We can’t do it alone. As a police supervisor, I found the most efficient squads were those who embraced teamwork and cohesively worked well together. They didn’t need to be the brightest individuals. In fact, some of the most intelligent people in the world are so ingenious they leave everyone else behind and are socially inept. There is truth that some gifted people are better off leaving it wrapped up. Teams of officers don’t need to particularly like each other or socialize off-duty to be highly productive. They do need to have a mutual concern for one another and share the same goal; to get the job done right and go home after their shift.
I know people who were naturally compassionate, warm and loving. But when things got rough, they closed down and tried to run it alone. They didn’t trust their co-workers or subordinates enough to delegate tasks and suffered professionally. They didn’t ask for help when their marriages were in trouble and destroyed their families. They didn’t seek out sage advise, expert assistance, or wise counsel and lost all that they held dear and worked so hard to attain…sacrificed so much for…and ended in misery. Mostly, it was because they felt responsible and couldn’t admit their shortcomings in time to avoid disaster. Sometimes it was pride…a lack of healthy, honest humility. But, more often, it was because of fear…fear of not living up to the perceived expectations of others or their own.
“No man is an island…” (John Donne, Devotions Upon Emergent Occasions, 1624)
So true. We can force ourselves to become hermits, even in a busy city. We can tighten down our social circles and strangle our reliance on others. We can curtail intimate associations, but all we’re doing is denying our true nature as social animals, which is ignoring reality…and reality always wins. The delusional shorten their longevity; in their professional as well as their personal lives. Primitive tribes that isolate themselves become incestuous, unstabl and even cannibalistic.
That isn’t to say there won’t be strife, even under the best of circumstances and strongest camaraderie. I recently read somewhere that if you place three devoted Christian disciples together in a locked room and ask them a simple question, you will get five different answers. Schisms have plagued Christendom since its inception and we have grieved the Holy Spirit by overthinking what should have been kept simple.

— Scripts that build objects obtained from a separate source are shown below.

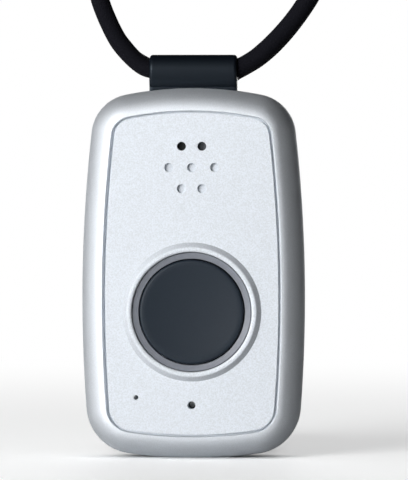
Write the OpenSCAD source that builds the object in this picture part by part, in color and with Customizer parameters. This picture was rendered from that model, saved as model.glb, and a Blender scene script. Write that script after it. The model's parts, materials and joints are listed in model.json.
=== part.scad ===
// Mobile medical alert device: a pendant with one help button on a neck cord.
// It stands upright: X is its width, Z its height, and its face looks towards -Y.
// The pieces are drawn lying on their back, with the face up, and upright() turns them.

/* [Body] */
// Width across the widest level
body_w = 45; // [43:0.5:50]
// Height from the land that it stands on to the crown
body_h = 74.5; // [73:0.5:82]
// Height of the widest level
widest_z = 32; // [26:0.5:38]
// Radius of the long sides
side_r = 300; // [200:5:500]
// Radius of the top edge
crown_r = 70; // [55:1:120]
// Radius of the bottom edge
base_r = 90; // [60:1:140]
// Radius of the top corners
top_corner_r = 8.6; // [8.2:0.2:12]
// Radius of the bottom corners
bottom_corner_r = 9.8; // [8.2:0.2:13]
// How much the standing land cuts off the bottom edge
land_cut = 0.25; // [0.1:0.05:0.4]

/* [Shells] */
// Wall thickness of both shells
wall = 1.8; // [1.5:0.1:2.2]
// Thickness of the front wall under the face plate
front_wall_t = 1.6; // [1.5:0.1:2]
// Radius of the rounded front edge
front_edge_r = 7.8; // [7.2:0.1:8]
// Radius of the rounded back edge
back_edge_r = 7; // [6.6:0.1:8]
// Depth of the straight band between the two rounded edges
side_band = 1; // [0.8:0.1:2]
// Width of the rim round the face plate
rim_w = 4.7; // [4.2:0.1:5]
// Bevel on the rim's inner edge
rim_bevel = 0.35; // [0.2:0.05:0.5]
// Bevel on each side of the joint line
seam_bevel = 0.15; // [0.1:0.05:0.3]

/* [Seal] */
// Width of the seal gasket
gasket_w = 0.6; // [0.5:0.05:0.7]
// Depth of the gasket's groove in the rear cover
gasket_depth = 0.8; // [0.6:0.1:1]
// Depth of the gasket's groove in the front housing
gasket_rise = 0.3; // [0.2:0.1:0.5]
// Distance from the outline to the gasket's groove
gasket_inset = 0.6; // [0.5:0.05:0.7]

/* [Face plate] */
// Thickness of the face plate
plate_t = 1; // [0.9:0.1:1.2]
// Width of the groove round the face plate
plate_groove = 0.38; // [0.25:0.01:0.5]
// Bevel round the top of the face plate
plate_bevel = 0.12; // [0.05:0.01:0.2]
// Height of the raised ring
ridge_h = 0.9; // [0.6:0.1:1.2]
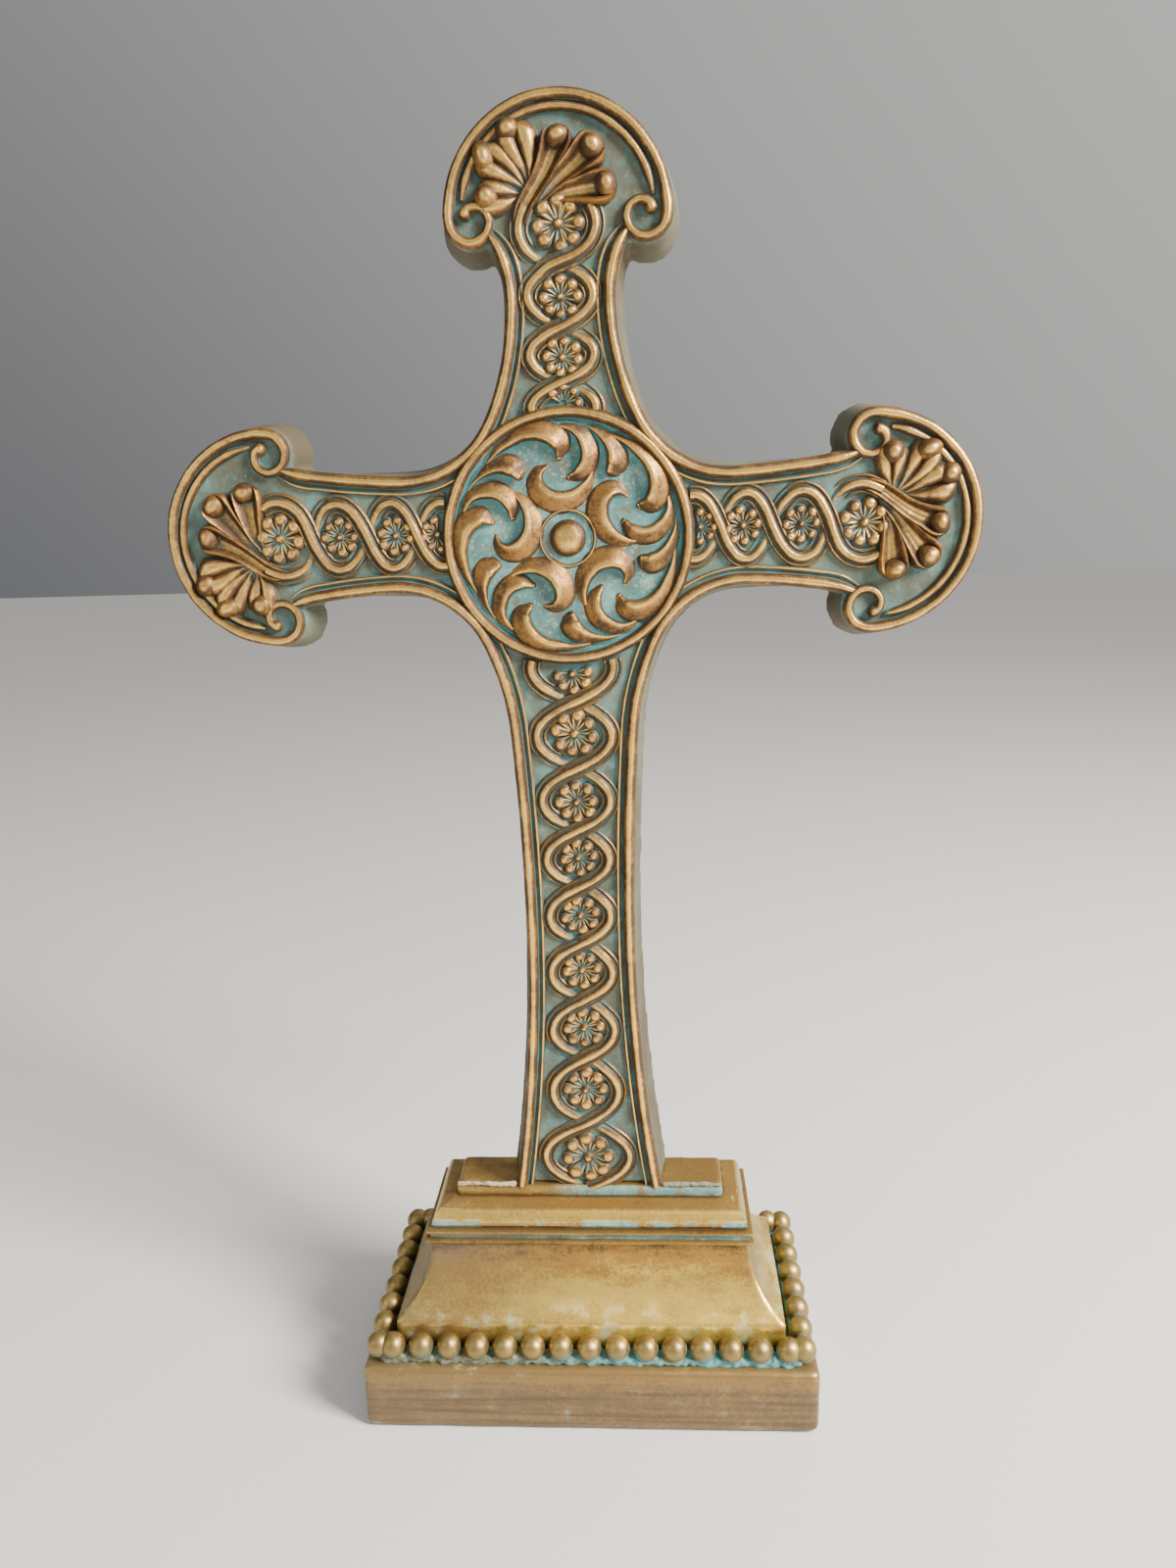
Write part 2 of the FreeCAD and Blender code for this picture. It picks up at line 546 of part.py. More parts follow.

The apostles had disputes on numerous occasions (Acts 15). Even Saints Peter and Paul didn’t always see eye to eye (Galatians 2). But they had love for one another as followers of Christ and were bound by a mutual desire to spread the Gospel. That was a tough sell in their day, but we have to admit their efforts were amazingly successful for a couple of Jews in an anti-Semitic world…despite their common martyrdom. The criteria for success is not always obvious and we are forever reminded that God’s ways are not our ways…
“God’s voice thunders in marvelous ways; he does great things beyond our understanding.” (Job 37:5)
To each, his own here. But, despite my commitment to independence, in the end I have found that there is a great deal of truth and comfort in the words of Christ compared to habitually going it alone, continually following my own lead, and living a complete “DIY” lifestyle:
“For my yoke is easy and my burden is light.” (Matthew 11:30)
There is no doubt that there is risk in trusting others. Betrayal is heartbreaking. So reliance has to be accompanied by discernment and prudence. But whether we’re rowing a boat in rough seas, maintaining a family in our modern age, or running an organization in a tumultuous world…we can’t do it alone.